The advantage of a fixed rate mortgage is that your payments will stay the same during the period of the fixed rate, even if interest rates go up. This gives you the security of knowing that you can afford your payments and will make it easier for you to budget. If rates go down, you won't benefit. Your payments will stay at the higher rate.
Discounted Rate Mortgages
Like a standard variable rate your monthly payments can go up or down if you choose a discounted rate mortgage but you get a discount on the lender's standard variable rate for a set period of time. At the end of the deal, you usually change over to the full standard variable rate. Discounted rate mortgages can give you a gentler start to your mortgage, at a time when money may well be tight. But you must be confident you can afford the payments when the discount ends.
The discount period is limited, so don't get used to those early low repayments. You may not be able to make overpayments and pay off the loan early without penalties and like standard variable rates the lender may not reduce, or may delay reducing their variable rate even if the Bank of England rate goes down.
Flexible Mortgages
These schemes allow you to overpay, underpay or even take a payment holiday. Any unpaid interest will be added to the outstanding mortgage. Any overpayment will reduce your outstanding mortgage. Some have the facility to draw down additional funds to a pre-agreed limit.
Lenders that offer any type of fixed rate, discount or tracker rates to attract new customers usually require the mortgage to stay with them for a period of time to recoup their costs. They do this by imposing an early repayment charge for a given period which can extend beyond the benefit period. They will usually make an early repayment charge if you want to redeem your mortgage early. Early repayment penalties may also be charged if you die within the early repayment period so you should consider building this in to the level of life cover you have. You should also make sure that you can afford the standard variable rate that will be charged at the end of the discounted or fixed-rate period.
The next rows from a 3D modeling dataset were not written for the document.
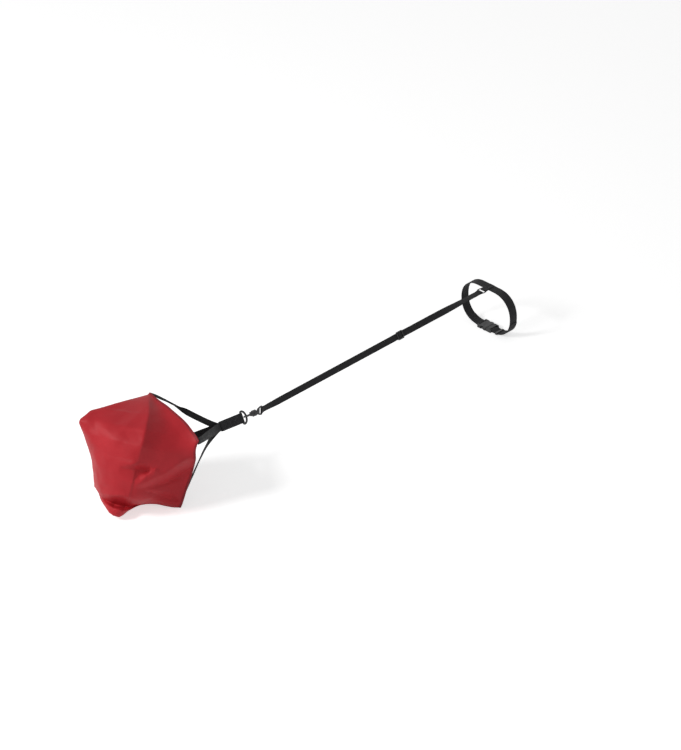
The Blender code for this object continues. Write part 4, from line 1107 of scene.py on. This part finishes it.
def make_legs(surface, sewing):
    """The four legs, from the collar's far layer to its near one."""
    tree = seat_tree()
    top, near, low, far = corner_directions()
    threads = []
    for name, layer, direction, slack in (("leg_far", 3, far, LEG_SLACK),
                                          ("leg_top", 2, top, LEG_SLACK),
                                          ("leg_low", 1, low, LOW_LEG_SLACK),
                                          ("leg_near", 0, near, LEG_SLACK)):
        threads += make_leg(name, layer, direction, slack, tree, surface)
    link("leg_end_stitching", thread_mesh("leg_end_stitching", threads), sewing, "canopy")


# Canopy

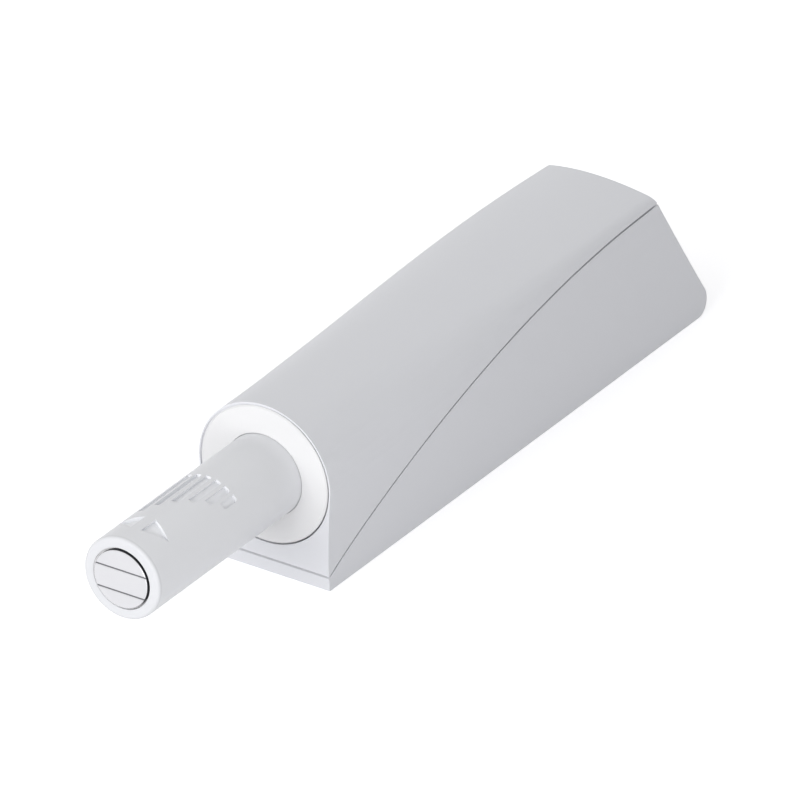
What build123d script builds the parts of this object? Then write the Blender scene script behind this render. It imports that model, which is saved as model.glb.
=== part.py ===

Capped and Collared Rate Mortgages
Some lenders offer variable, tracker or discounted products that have a pre-defined upper ‘cap’ or lower ‘collar’ that the rate will not go above or below when rates go up and down.
Buy To Let Mortgages
It’s important to remember that buying a property to let isn’t the same as buying your home. Very often, you’re not looking for something that appeals to you, you’re looking for something that’s attractive to possible tenants. It’s a commercial decision rather than a personal one.
So you need to do some market research before you decide on the property and choose how you’re going to pay for it. Get out and about, checking the area, finding out whether rented accommodation is popular, and looking at the prices of similar properties. You could start by visiting estate agents and checking the local papers.
Another thing to think carefully about is the type of property you’re looking for. Again, remember you’re not looking for somewhere you’d like to live, you’re looking for a property that’s going to be easy to let. So decide on the type of property that’s best suited to being rented out and one that’s likely to increase its value over time.